Directed by Ava DuVernay
Netflix (2019)
Reviewed by Lucy Marron
In the spring of 1989, a scandal gripped New York: the case of the “Central Park Five.” After the brutal rape of a female jogger in Central Park, five black and Latino teenagers from working-class Harlem were arrested and forced into false confessions by police that promised this would guarantee their freedom. This was, of course, far from the truth. In the end, the five boys served sentences between five and fourteen years for a crime they didn’t commit.
“When They See Us” is a four-part drama series released by Netflix which revisits this case, and aims to shine a light on the racial bias of the city’s police force, the unjust “justice” system, and the prejudice of New York’s capitalist establishment. The title itself, “when they see us”, sets a theme that will run throughout. “They” is the police force, the media, the justice system – these are set against, “us”, the five teenagers, who will be convicted for a crime where no evidence was provided, based off of discrimination and racism.
Despite the fact that this happened over 30 years ago, the themes don’t feel so distant. The racial discrimination of the police, the animalistic language used when talking about the teenagers, the fear of both the children and their parents in dealing with a justice system they know only to fear, is upsetting but also calls to mind that these aren’t things of the past. The names Trayvon Martin, Cyntoia Brown, and Kelly Williams-Bolar circled my mind as I watched each of the teenagers experience the unforgiving racism of the police. That remains part of the reason why the series is so gripping, and so necessary: the themes within it are not those of the past; they remain ever-present in the US today.
A third of the initial episode is dedicated to the interrogation. Watching the relentless questioning and ruthless methods used by the police imbues a hopelessness very early on, and the fate of the boys seems inevitable. A particularly poignant part of the episode is when we watch as a police officer threatens one of the teenagers’ fathers with prison time he himself served in order to convince him to “talk sense” into his son. Bobby McCray tries to convince his son to comply, saying, “when the police want what they want, they will do anything.” Watching the detectives quibble as the coerced confessions don’t add up, you feel yourself willing them to see sense, to see that they’re wrong; they don’t.

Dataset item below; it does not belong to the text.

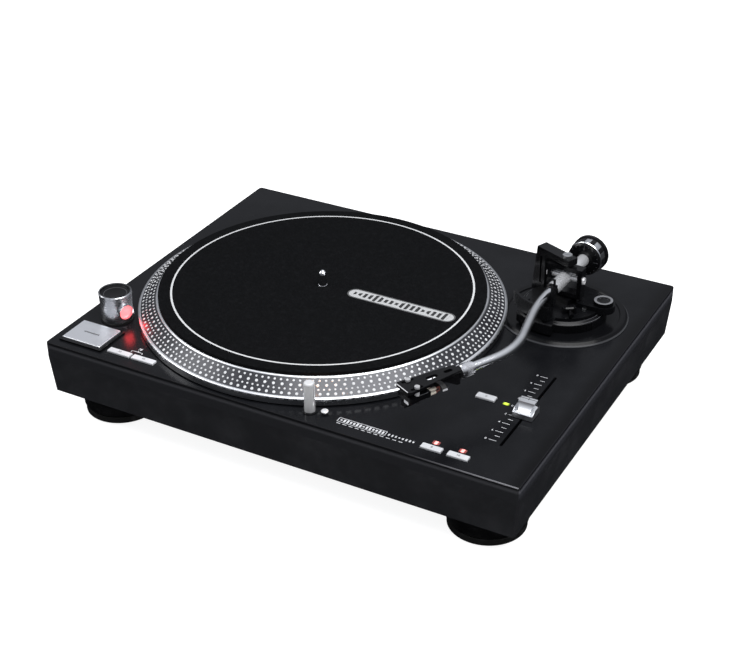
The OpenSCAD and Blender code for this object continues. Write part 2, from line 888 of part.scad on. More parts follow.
module target_lamp() {
    color("#e4e5e7") translate([lamp_x, lamp_y, deck_z]) difference() {
        rotate_extrude() polygon([[0, -lamp_below], [lamp_r, -lamp_below], [lamp_r, lamp_h - 1.2],
                                  [lamp_r - 0.5, lamp_h - 0.3], [lamp_r - 1.4, lamp_h], [0, lamp_h]]);
        translate([0, lamp_r + 1.5, 0]) box(5, 8, lens_low, lens_high);
    }
}

module lamp_lens() {
    color("#ffb060") translate([lamp_x, lamp_y, deck_z]) intersection() {
        rod(lamp_r - 0.3, lens_low + 0.05, lens_high - 0.05);
        translate([0, lamp_r + 1.55, 0]) box(4.9, 8, lens_low, lens_high);
    }
}

module lamp_release_button() {
    color("#dcdee0") translate([release_x, release_y, deck_z]) {
        rotate_extrude() polygon([[0, release_up - 1.6], [release_r, release_up - 1.6],
            [release_r, release_up - 1], [release_r - 0.8, release_up - 0.3],
            [release_r - 2, release_up], [0, release_up]]);
        rod(release_stem_r, -deck_t - 5, release_up - 1);
        rod(release_r, -deck_t - gap - 1.5, -deck_t - gap);
    }
}

// ---- rear connections ----

module jack_panel() {
    // Recessed pan with the jacks at its bottom
    color("#1c1d20") difference() {
        translate([pan_x, 0, 0]) {
            difference() {
                translate([0, pan_back + (pan_depth - pan_wall) / 2, 0])
                    box(pan_w + 2 * pan_wall, pan_depth + pan_wall, pan_low - pan_wall + 0.2, pan_high + pan_wall - 0.2);
                translate([0, inner_y, 0]) box(pan_w, 2 * pan_depth, pan_low, pan_high);
            }
        }
        for (i = [0, 1]) translate([jack_x + i * jack_pitch, 0, jack_z])
            rod_y(jack_r + gap, pan_back - pan_wall - 1, pan_back + 1);
        translate([terminal_x, 0, jack_z]) rod_y(2 + gap, pan_back - pan_wall - 1, pan_back + 1);
        translate([switch_x, pan_back, jack_z]) cube([switch_slot, 3 * pan_wall, knob_d + 2 * gap], center = true);
    }
}

module rca_jacks() {
    color("#c9a24a") for (i = [0, 1]) translate([jack_x + i * jack_pitch, 0, jack_z]) {
        rod_y(jack_r, pan_back - pan_wall - 6, pan_back + 11);
        rod_y(6.4, pan_back, pan_back + 1.6);
        rod_y(6.4, pan_back - pan_wall - 2, pan_back - pan_wall);
    }
}

module ground_terminal() {
    color("#c0c2c4") translate([terminal_x, 0, jack_z]) {
        rod_y(2, pan_back - pan_wall - 4, pan_back + 9.5);
        rod_y(4.5, pan_back, pan_back + 1.5);
        difference() {
            rod_y(5, pan_back + 2.5, pan_back + 8.5);
            for (i = [0:17]) rotate([0, i * 20, 0]) translate([5.2, 0, 0])
                rod_y(0.45, pan_back + 2, pan_back + 9);
        }
        rod_y(3.2, pan_back - pan_wall - 2, pan_back - pan_wall);
    }
}

module line_switch() {
    // Slide knob with the plate that keeps it behind the panel
    color("#e8e8e8") translate([switch_x - (switch_slot - knob_w) / 2 + gap, 0, jack_z]) {
        translate([0, pan_back, 0]) cube([knob_w, 8, knob_d], center = true);
        translate([0, pan_back - pan_wall - 1.3, 0]) cube([knob_w + 4, 2, knob_d + 3], center = true);
    }
}

module power_inlet() {
    color("#0f1012") translate([inlet_x, 0, inlet_z]) {
        difference() {
            translate([0, inner_y - inlet_body / 2, 0])
                cube([inlet_w + 2 * inlet_rim, inlet_body, inlet_h + 1.4 * inlet_rim], center = true);
            translate([0, inner_y, 0]) cube([inlet_w, 2 * inlet_depth, inlet_h], center = true);
        }
        for (p = [[-7, -1.5], [0, 2.5], [7, -1.5]]) translate([p.x, inner_y - inlet_depth + 4, p.y])
            cube([2, 10, 4], center = true);
    }
}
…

The second episode starts with a focus on the media’s role. At the time Donald Trump, the US’ current president, took out $85,000-dollar newspaper ads entitled ‘Bring back the death penalty!’ with the intent to rally people around the case. The episode centres around the trial. From the outset, it’s stacked against the boys – they can’t pay for lawyers, the prosecution separates the trials so they can choose when to introduce evidence, and the judge, nine times out of ten, sides with the state. Watching the prosecution pick apart the words of the witnesses to obscure their meaning serves as a reminder of the inaccessibility of the legal system for working-class and oppressed people. All are found guilty.
The third part focuses on “the four” – Antron McCray, Kevin Richardson, Raymond Santana and Yusef Salaam, who spent their sentences in juvenile detention. It becomes clear that a huge racial imbalance exists within the centres. Still today, black male youths make up the highest demographic within juvenile detention, a huge 43%. This is despite the fact that black youth make up less than 11% of under-18s in the US. We also see how the divide is not just racial, but is a class divide. The parents worry about money for their kids to buy from the commissary, travel expenses, and the phone calls that cost up to $20 for 15 minutes. Unfortunately for the four, their sentence doesn’t stop when they’re released. They struggle to get jobs and have difficulty adjusting to life outside of prison, without any support given. One of the four, Raymond Santana, is rearrested, caught drug-dealing after he lost his job. Reoffending stats in the US are high; within five years of release, three-quarters of released prisoners are rearrested.
It bears reminding that the US has the highest prison population worldwide. Private companies don’t just make money from prisons through goods and services, but also exploit prisoners by forcing them to slave away to make profits for big companies. The prison industry in the USA has a net worth of $1.5 billion and reportedly has made profits of up to $1.31 billion in 2018. It begs the question of whether the problem of mass incarceration is really one the government wants to solve when it is so profitable.
As the series begins to close the focus is on Korey Wise, the eldest, who at 16 goes to adult prison. Inside, he faces the same racism, beatings, and isolation. He is transferred nearly 400 miles away from his hometown of Harlem, making it almost impossible for his mother to travel to him when she already struggles to see him. To avoid the beatings Korey requests to be put in solitary confinement, which only compounds his isolation. Wise spent 14 years in prison, before the five were exonerated in 2002.
The series exercises feelings of anger, hatred and disbelief as you sit stunned by a police department relentless in their goal to put five youths, most of whom have never met before, behind bars. The justice system is riddled with systematic lies and contrivances that are megaphoned to the public through a complicit media that selects the salacious details for the purpose of ‘justice’ – putting innocent youth in prison.
While the men were awarded a $42 million settlement, no amount of money will bring back the time they lost, the trauma they experienced and how their lives were shaped by this injustice.